Earlier this week, a resident of the area, Tu’ifao Sauala, raised the alarm following three car crashes where pick-up trucks have ended up in the pool, after skidding off the main road, which is literally centimeters away.

“As of last week, three vehicles have found themselves in the Tufuiopa pool and luckily no one was swimming when the accidents occur,” Tu’ifao said.

“Otherwise it would have been a disaster. Are we going to wait for a tragic incident to happen in order to act accordingly?” 

It wasn’t always that risky for residents of the area, according to Tu’ifao. But then the road wasn’t always in flash condition either. Before when the road condition was poor, motorists couldn’t speed.

But the government recently fixed the road so that now there is nothing stopping vehicles from speeding through back and forth. It gets considerably worse during heavy downpours when the new tar becomes very slippery.

Since Christmas, three vehicles have veered off the road and crashed into the pool. On all occasions, no one was hurt. It was a sheer miracle that no one was swimming in the pool, considering how popular the spot is as a recreational space and one where mothers from the village take their washing.

The alarm bells should be ringing.

“I blame the L.T.A. and the Police for not enforcing the speed limit in the town area and the condition of the road now,” said Tu’ifao.

“You see what is going on, there are speed limit signs everywhere, but it is not being enforced that is why the drivers continue to drive like maniacs.”

According to Tu’ifao who lives right next to the pool, he said sometimes there are about 25-30 children swimming there.

“Imagine if a car slides into the pool, it would be a disaster,” he said. 

“And that is why the government should make this a priority in order to ensure the safety of our children. The road is slippery and as a parent, I am very concerned for the safety of our children.”

Well we couldn’t agree more. Any decent parent would be concerned too.

In the long term, the government will have to consider redesigning the road to accommodate the pool. They could either move it or install road humps there in a bid to slow down the traffic.

We understand Tu’ifao’s frustrations about the speeding motorists.

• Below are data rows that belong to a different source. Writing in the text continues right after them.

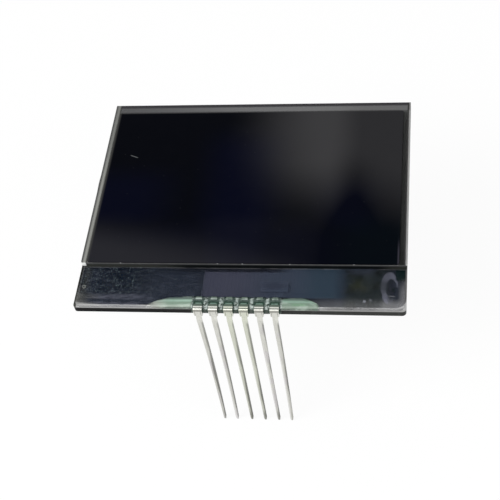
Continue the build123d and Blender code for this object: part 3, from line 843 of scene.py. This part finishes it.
def floor_finish():
    """A white floor that keeps a faint shadow of the panel."""
    s = finish_sheet("white_floor")
    plain = s.node("BsdfDiffuse", {}, {"Color": FLOOR_COLOR})
    glow = s.node("Emission", {}, {"Color": WHITE})
    share = direct_rays(s) * (1.0 - FLOOR_SHADOW_SHARE)
    return s.close(s.node("MixShader", {}, [share, plain, glow]))


def build_floor():
    mesh = bpy.data.meshes.new("studio_floor")
    half = FLOOR_HALF
    corners = [(-half, -half, 0), (half, -half, 0), (half, half, 0), (-half, half, 0)]
    mesh.from_pydata(corners, [], [(0, 1, 2, 3)])
    mesh.materials.append(floor_finish())
    floor = bpy.data.objects.new("studio_floor", mesh)
    floor.location.z = cad_box[0].z - FLOOR_GAP
    bpy.context.collection.objects.link(floor)


def build_room():
    room = bpy.data.worlds.new("pale_room")
    bpy.context.scene.world = room
    s = Sheet(room)
    light = s.node("Background", {}, {"Color": (ROOM_LEVEL, ROOM_LEVEL, ROOM_LEVEL)})
    white = s.node("Background", {}, {"Color": WHITE})
    s.close(s.node("MixShader", {}, [direct_rays(s), light, white]), kind="OutputWorld")


def soft_lamp(name, place, watts):
    """A square soft lamp that faces the panel's middle."""
    light = bpy.data.lights.new(name, "AREA")
    light.shape = "SQUARE"
    light.size = LAMP_SIZE
    light.energy = watts
    lamp = bpy.data.objects.new(name, light)
    lamp.location = place
    lamp.rotation_mode = "QUATERNION"
    lamp.rotation_quaternion = (-Vector(place)).to_track_quat("-Z", "Y")
    bpy.context.collection.objects.link(lamp)


def build_lamps():
    soft_lamp("key_lamp", KEY_PLACE, KEY_WATTS)
    soft_lamp("fill_lamp", FILL_PLACE, FILL_WATTS)


def build_camera():
    data = bpy.data.cameras.new("photo_camera")
    data.sensor_fit = "HORIZONTAL"
    data.sensor_width = SENSOR_MM
    data.lens = SENSOR_MM * FOCAL_PIXELS / PHOTO_PIXELS
    data.clip_start = NEAREST_SEEN
    data.clip_end = FARTHEST_SEEN
    camera = bpy.data.objects.new("photo_camera", data)
    back = -SIGHT.normalized()
    right = UPRIGHT.cross(back).normalized()
    up = back.cross(right)
    turn = Matrix((right, up, back)).transposed()
    camera.rotation_mode = "QUATERNION"
    camera.rotation_quaternion = turn.to_quaternion()
    camera.location = EYE
    bpy.context.collection.objects.link(camera)
    bpy.context.scene.camera = camera


dress_panel()
build_floor()
build_room()
build_lamps()
build_camera()
bpy.context.scene.view_settings.view_transform = "Standard"
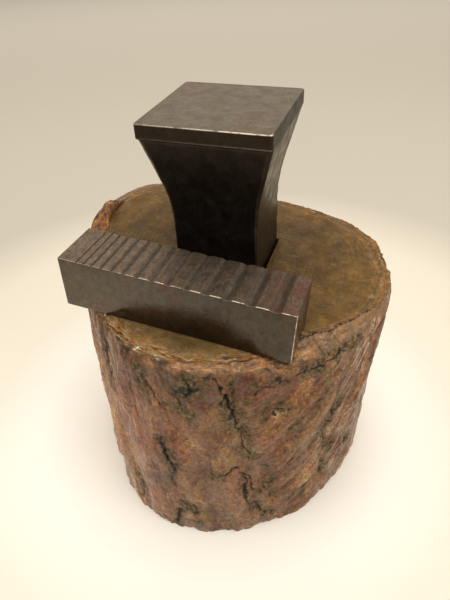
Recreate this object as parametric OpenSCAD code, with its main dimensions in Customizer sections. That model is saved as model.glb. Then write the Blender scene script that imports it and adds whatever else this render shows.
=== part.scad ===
// Stake anvil of a jeweller, standing in a short bark-covered log, with a loose grooved forming bar.
// Millimetres. The origin is on the underside of the log, straight below the anvil's axis.
// +Z is up, +X is right, and the bar lies in front of the anvil, towards -Y.

/* [Anvil] */
// Side of the square working face
face_w = 70; // [62:1:80]
// Thickness of the hardened plate that makes the working face
plate_h = 8; // [5:0.5:12]
// Bevel round the edges of the hardened plate
plate_bevel = 0.7; // [0.3:0.1:1.5]
// Height of the working face above the log's top, at the anvil's axis
anvil_h = 90; // [78:1:110]
// Side of the square shank
shank_w = 48.5; // [40:0.5:52]
// Angle between the flared sides and the shank
flare_angle = 15; // [12:0.5:20]
// Radius of the curve between the flare and the shank
neck_r = 100; // [60:5:125]
// Depth of the bevel down the corners of the flare, under the plate
corner_cut = 1.4; // [0.5:0.1:3]

/* [Tang and mortise] */
// Depth of the square mortise in the log's top, at the anvil's axis
mortise_d = 35; // [20:1:50]
// Gap between the shank and each wall of the mortise
mortise_gap = 1; // [0.4:0.1:2]
// Side of the tang where it leaves the shank
tang_w = 22; // [14:1:30]
// Side of the tang at its tip
tang_tip_w = 10; // [5:1:13]
// Length of the tang below the shank
tang_l = 65; // [30:1:75]
// Gap between the tang and its pilot hole
tang_gap = 0.4; // [0.3:0.1:1]

/* [Log] */
// Width of the log over its bark, left to right
log_w = 204; // [180:1:240]
// Depth of the log over its bark, front to back
log_d = 180; // [164:1:220]
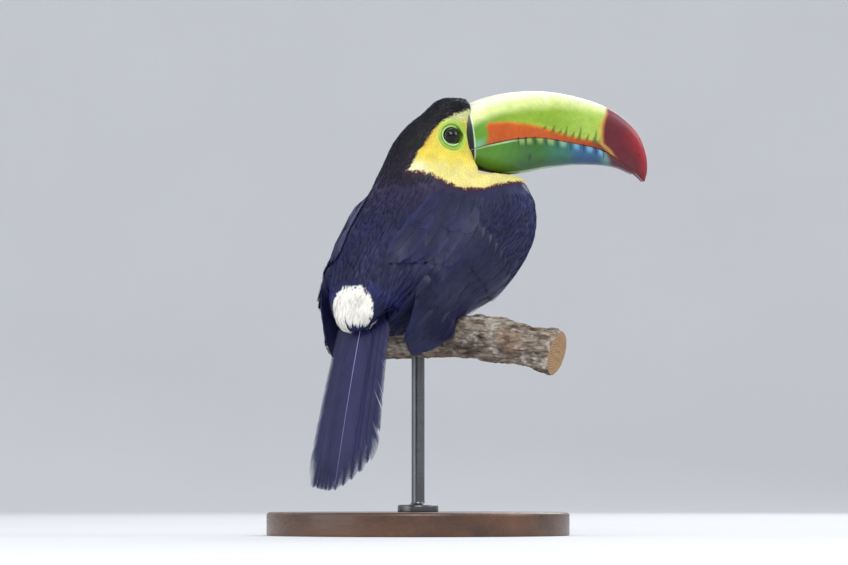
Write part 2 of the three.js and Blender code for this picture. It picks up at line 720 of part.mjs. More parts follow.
const NECK_CUT = { place: at(16, 2, 238), normal: at(-0.08, 0, 1).normalize() };
const HEAD_CUT = { place: onHead(-22, 0, -17), normal: at(0.1, 0.08, 1).normalize() };
const THIGH_RADIUS = 15.5;
const THIGH_TOP = 174;
const THIGH_BACK = -12; // forward place of the thigh's axis
const THIGH_SIDE = 21;

/** The stretch of a solid between two cuts, each kept back by half a gap. */
function between(solid, low, high) {
  const kept = low ? solid.intersect(beyondPlane(low.place, low.normal, GAP / 2)) : solid;
  return high ? kept.subtract(beyondPlane(high.place, high.normal, -GAP / 2)) : kept;
}

/** The post-shaped space that holds one feathered thigh, grown on every side by more. */
function thighSpace(side, more) {
  const bottom = PERCH_HEIGHT - 2 * PERCH_RADIUS;
  const height = THIGH_TOP + more - bottom;
  const post = new THREE.CylinderGeometry(THIGH_RADIUS + more, THIGH_RADIUS + more, height, 12);
  const place = at(THIGH_BACK, side * THIGH_SIDE, bottom + height / 2);
  return solidOf(post.rotateX(Math.PI / 2).translate(place.x, place.y, place.z));
}

/** A solid with each of the cutters taken out of it. */
function without(solid, cutters) {
  return cutters.reduce((left, cutter) => left.subtract(cutter), solid);
}

/** Adds the trunk, thighs, neck and head, cut where their neighbours are set into them. */
function addFlesh() {
  const sides = [1, -1];
  const wings = sides.map((side) => solidOf(wing(side, WING_GAP)));
  const shanks = sides.map((side) => solidOf(shank(side, 2 * GAP)));
  const eyes = sides.map((side) => solidOf(eyeGeometry(side, GAP)));
  const coarse = without(solidOf(bodySurface(bodyBox(), BODY_STEP)), [...wings, ...shanks, tailPocket()]);
  const fine = solidOf(bodySurface(headBox(), HEAD_STEP));
  const thighs = sides.map((side) => thighSpace(side, GAP));
  addPiece("trunk", mainPiece(without(between(coarse, null, NECK_CUT), thighs)), BLACK, 0.6, 0);
  addPiece("thigh_right", mainPiece(coarse.intersect(thighSpace(1, 0))), BLACK, 0.6, 0);
  addPiece("thigh_left", mainPiece(coarse.intersect(thighSpace(-1, 0))), BLACK, 0.6, 0);
  addPiece("neck", mainPiece(without(between(fine, NECK_CUT, HEAD_CUT), wings)), BLACK, 0.6, 0);
  const bills = [solidOf(billUpper(2 * GAP)), solidOf(billLower(2 * GAP))];
  const head = without(between(fine, HEAD_CUT, null), [...bills, ...eyes]);
  addPiece("head", mainPiece(head), YELLOW, 0.65, 0);
}

/** The eyeball on one side, with its radius grown by more. */
function eyeGeometry(side, more) {
  const ball = new THREE.SphereGeometry(EYE_RADIUS + more, 12, 8);
  const inside = onHead(EYE_PLACE.along, 0, EYE_PLACE.up);
  const outward = at(0, side, 0).applyQuaternion(headTurn);
  const place = inside.clone().addScaledVector(outward, rayToSurface(inside, outward) - EYE_SINK);
  return ball.translate(place.x, place.y, place.z);
}

/** Builds the whole model. */
function build() {
  addFlesh();
  addPiece("bill_upper", billUpper(0), BILL_GREEN, 0.35, 0);
  addPiece("bill_lower", billLower(0), BILL_BLUE, 0.35, 0);
  addPiece("eye_right", eyeGeometry(1, 0), EYE_DARK, 0.1, 0);
  addPiece("eye_left", eyeGeometry(-1, 0), EYE_DARK, 0.1, 0);
  addPiece("wing_right", wingSolid(1), BLACK, 0.55, 0);
  addPiece("wing_left", wingSolid(-1), BLACK, 0.55, 0);
  addPiece("tail", tailSolid(), BLACK, 0.55, 0);
  addPiece("foot_right", footSolid(1), LEG_BLUE, 0.6, 0);
  addPiece("foot_left", footSolid(-1), LEG_BLUE, 0.6, 0);
  for (const toe of TOES) {
    addPiece(`claw_right_${toe.name}`, claw(toe, 1), CLAW_DARK, 0.4, 0);
    addPiece(`claw_left_${toe.name}`, claw(toe, -1), CLAW_DARK, 0.4, 0);
  }
  addPiece("perch", perchSolid().subtract(solidOf(rodGeometry(GAP))), BARK, 0.9, 0);
  addPiece("stand_rod", rodGeometry(0), STEEL, 0.35, 0.9);
  addPiece("stand_base", baseGeometry(), WALNUT, 0.45, 0);
}

build();

export default toucan;
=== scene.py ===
"""The looks of a keel-billed toucan: a still, life-size model on a cut branch over a plain stand.

Sizes inside this file are in millimetres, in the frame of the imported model. They become metres
when a mesh is made. The bird faces -Y, its right side is -X, and its head is turned to its right.
"""
import json
import logging
import math
from dataclasses import dataclass, field
from enum import Enum
from typing import Callable

import bpy
import numpy as np
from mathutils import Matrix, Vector
from mathutils.bvhtree import BVHTree

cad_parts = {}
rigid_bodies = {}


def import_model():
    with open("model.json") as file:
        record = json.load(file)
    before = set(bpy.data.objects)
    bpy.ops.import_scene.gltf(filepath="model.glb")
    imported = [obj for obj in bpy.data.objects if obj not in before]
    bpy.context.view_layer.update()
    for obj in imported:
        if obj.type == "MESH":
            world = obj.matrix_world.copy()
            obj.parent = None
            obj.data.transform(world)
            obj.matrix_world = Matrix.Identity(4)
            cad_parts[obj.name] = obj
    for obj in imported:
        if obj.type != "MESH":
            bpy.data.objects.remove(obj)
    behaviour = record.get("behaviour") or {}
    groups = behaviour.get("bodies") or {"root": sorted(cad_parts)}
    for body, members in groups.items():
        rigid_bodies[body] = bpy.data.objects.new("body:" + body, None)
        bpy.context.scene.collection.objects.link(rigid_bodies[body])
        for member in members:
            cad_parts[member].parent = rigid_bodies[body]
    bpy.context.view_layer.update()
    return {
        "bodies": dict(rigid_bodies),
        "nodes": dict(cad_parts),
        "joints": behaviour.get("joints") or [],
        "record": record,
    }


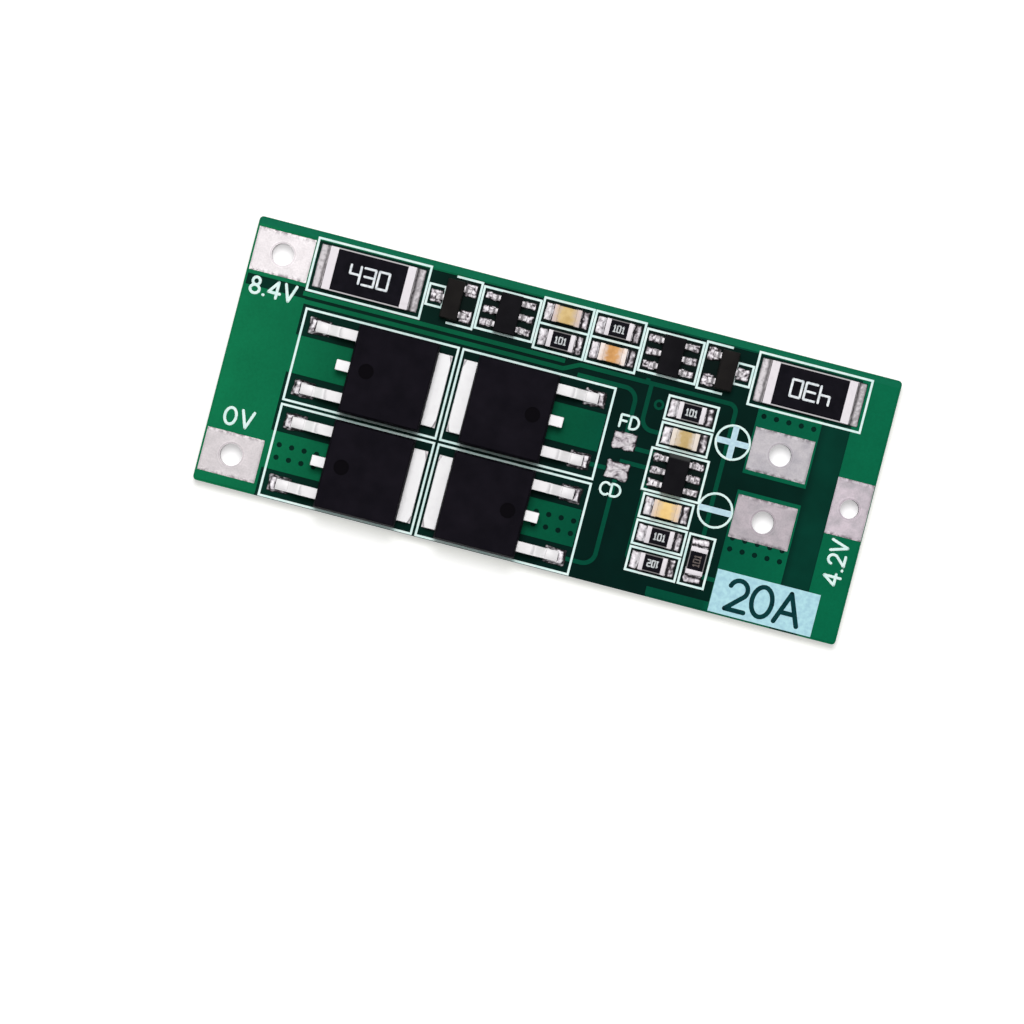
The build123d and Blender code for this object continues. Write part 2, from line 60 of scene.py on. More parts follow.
def newMaterial(name, roughness, metallic=0.0, gloss=0.5):
    material = bpy.data.materials.new(name)
    material.use_nodes = True
    shader = material.node_tree.nodes["Principled BSDF"]
    shader.inputs["Roughness"].default_value = roughness
    shader.inputs["Metallic"].default_value = metallic
    shader.inputs["Specular IOR Level"].default_value = gloss
    return material, material.node_tree, shader


def feed(tree, value, socket):
    if isinstance(value, bpy.types.NodeSocket):
        tree.links.new(value, socket)
    else:
        socket.default_value = value


def objectPoint(tree):
    return tree.nodes.new("ShaderNodeTexCoord").outputs["Object"]


def blotches(tree, size, detail=2.0, stretch=(1, 1, 1), rough=0.5):
    # noise whose blotches are about size millimetres across
    mapping = tree.nodes.new("ShaderNodeMapping")
    mapping.inputs["Scale"].default_value = stretch
    texture = tree.nodes.new("ShaderNodeTexNoise")
    texture.inputs["Scale"].default_value = 1 / (size * mm)
    texture.inputs["Detail"].default_value = detail
    texture.inputs["Roughness"].default_value = rough
    tree.links.new(objectPoint(tree), mapping.inputs["Vector"])
    tree.links.new(mapping.outputs["Vector"], texture.inputs["Vector"])
    return texture.outputs["Fac"]


def ramp(tree, source, *stops):
    node = tree.nodes.new("ShaderNodeValToRGB")
    bands = node.color_ramp.elements
    while len(bands) < len(stops):
        bands.new(0.5)
    for band, (place, colour) in zip(bands, stops):
        band.position = place
        band.color = colour
    tree.links.new(source, node.inputs["Fac"])
    return node.outputs["Color"]


def blend(tree, factor, first, second, how="MIX"):
    node = tree.nodes.new("ShaderNodeMix")
    node.data_type = "RGBA"
    node.blend_type = how
    feed(tree, factor, node.inputs[0])
    feed(tree, first, node.inputs[6])
    feed(tree, second, node.inputs[7])
    return node.outputs[2]


def combine(tree, how, first, second=0.0):
    node = tree.nodes.new("ShaderNodeMath")
    node.operation = how
    feed(tree, first, node.inputs[0])
    feed(tree, second, node.inputs[1])
    return node.outputs[0]


def along(tree, axis, vector=None):
    split = tree.nodes.new("ShaderNodeSeparateXYZ")
    tree.links.new(vector or objectPoint(tree), split.inputs[0])
    return split.outputs[axis]


def between(tree, value, low, high):
    # 1 where the value lies between two distances in millimetres
    above = combine(tree, "GREATER_THAN", value, low * mm)
    return combine(tree, "MULTIPLY", above, combine(tree, "LESS_THAN", value, high * mm))


def clamped(tree, value):
    return combine(tree, "MINIMUM", combine(tree, "MAXIMUM", value, 0.0), 1.0)


def offsetFrom(tree, axis, centre):
    # millimetres past a place along one axis
    return combine(tree, "SUBTRACT", combine(tree, "MULTIPLY", along(tree, axis), 1 / mm), centre[axis])


def reachOf(tree, axis, centre):
    # distance from a place along one axis only, in millimetres
    return combine(tree, "ABSOLUTE", offsetFrom(tree, axis, centre))


def awayFrom(tree, centre):
    # distance from a place on the board, in millimetres
    squares = []
    for axis in (0, 1):
        offset = offsetFrom(tree, axis, centre)
        squares.append(combine(tree, "MULTIPLY", offset, offset))
    return combine(tree, "SQRT", combine(tree, "ADD", *squares))


def alongBoard(tree, stops, span):
    # colours by place along the board, in millimetres from its middle
    place = combine(tree, "MULTIPLY", along(tree, 0), 1 / (span * mm))
    return ramp(tree, combine(tree, "ADD", place, 0.5), *[(x / span + 0.5, colour) for x, colour in stops])


def coverWith(tree, shader, tone, bumps, strength=0.5, detail=2.0):
    # the colour, and bumps of this size and depth in millimetres
    size, depth = bumps
    bump = tree.nodes.new("ShaderNodeBump")
    bump.inputs["Strength"].default_value = strength
    bump.inputs["Distance"].default_value = depth * mm
    tree.links.new(tone, shader.inputs["Base Color"])
    tree.links.new(blotches(tree, size, detail), bump.inputs["Height"])
    tree.links.new(bump.outputs["Normal"], shader.inputs["Normal"])


# Mesh helpers

cleaning = {"mergeWithin": 0.0008, "flatWithin": 1}  # millimetres and degrees


def copyOf(name):
    # a node's mesh in millimetres, with its triangles merged to whole faces
    mesh = bmesh.new()
    mesh.from_mesh(nodes[name].data)
    bmesh.ops.scale(mesh, vec=(1 / mm, 1 / mm, 1 / mm), verts=mesh.verts)
    bmesh.ops.remove_doubles(mesh, verts=mesh.verts, dist=cleaning["mergeWithin"])
    bmesh.ops.dissolve_limit(
        mesh, angle_limit=math.radians(cleaning["flatWithin"]), use_dissolve_boundaries=False,
        verts=mesh.verts, edges=mesh.edges,
    )
    return mesh


def roundEdges(mesh, width, segments=2, sharp=30, shortest=0.0):
    # rounds the edges that are sharper and longer than these, in degrees and millimetres
    edges = [
        e for e in mesh.edges
        if len(e.link_faces) == 2
        and e.calc_face_angle(0) > math.radians(sharp) and e.calc_length() > shortest
    ]
    bmesh.ops.bevel(
        mesh, geom=edges, offset=width, offset_type="OFFSET", affect="EDGES", segments=segments,
        profile=0.5, material=-1, clamp_overlap=True,
    )


def addPiece(mesh, name, material, replaced=(), slot=None, sharp=35, flat=False):
    bmesh.ops.scale(mesh, vec=(mm, mm, mm), verts=mesh.verts)
    data = bpy.data.meshes.new(name)
    mesh.to_mesh(data)
    mesh.free()
    data.materials.append(material)
    data.shade_smooth()
    data.set_sharp_from_angle(angle=math.radians(sharp))
    piece = bpy.data.objects.new(name, data)
    bpy.context.scene.collection.objects.link(piece)
    if flat:
        # large faces stay flat beside their rounded edges
        weighted = piece.modifiers.new("flatFaces", "WEIGHTED_NORMAL")
        weighted.keep_sharp = True
    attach(piece, "root")
    if replaced:
        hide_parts(*replaced)


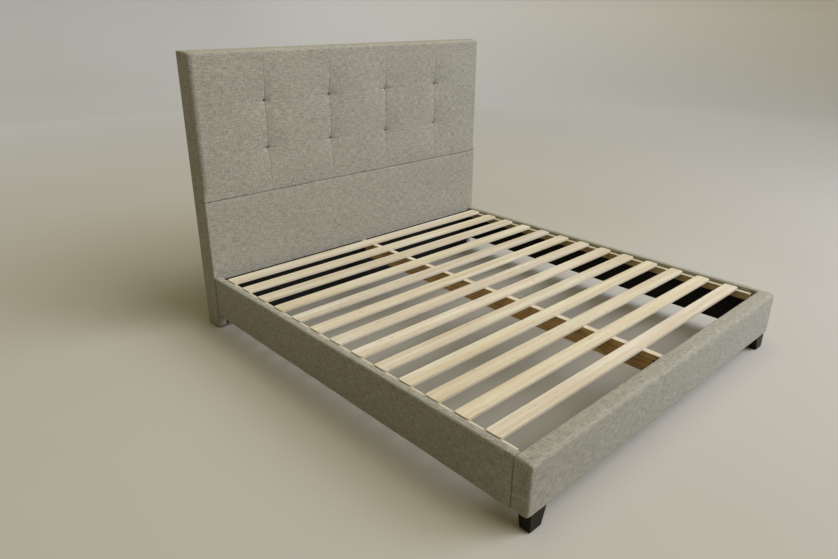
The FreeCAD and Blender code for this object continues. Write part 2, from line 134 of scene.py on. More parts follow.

But if the relevant authorities are struggling to control speeding drivers in most parts of Samoa, what makes you think they will be able to do it at Tufuiopa?  

It would be excellent if they could. 

But don’t hold your breath. 

It is also why it is fantastic to hear that the community in the area has taken the initiative to come up with ways to protect themselves.

 “So now we have stopped our children from going to take a dip in the water,” said Tu’ifao. “This to me is unfair because it literally deprives our children from enjoying what they grew up doing and that is swimming in the pool.”

As for members of the public and motorists using the area, Tu’ifao has a special message for them. 

“Please be considerate when you drive around this area, we have our children walking to the stores. And also when it rains please do not speed in case your car slips into the pool again.”

Well there you have it folks, if you are passing through in the area – and many of us do – keep Tu’ifao’s words in mind. And watch out for the little ones there.

Have a safe Friday Samoa, God bless!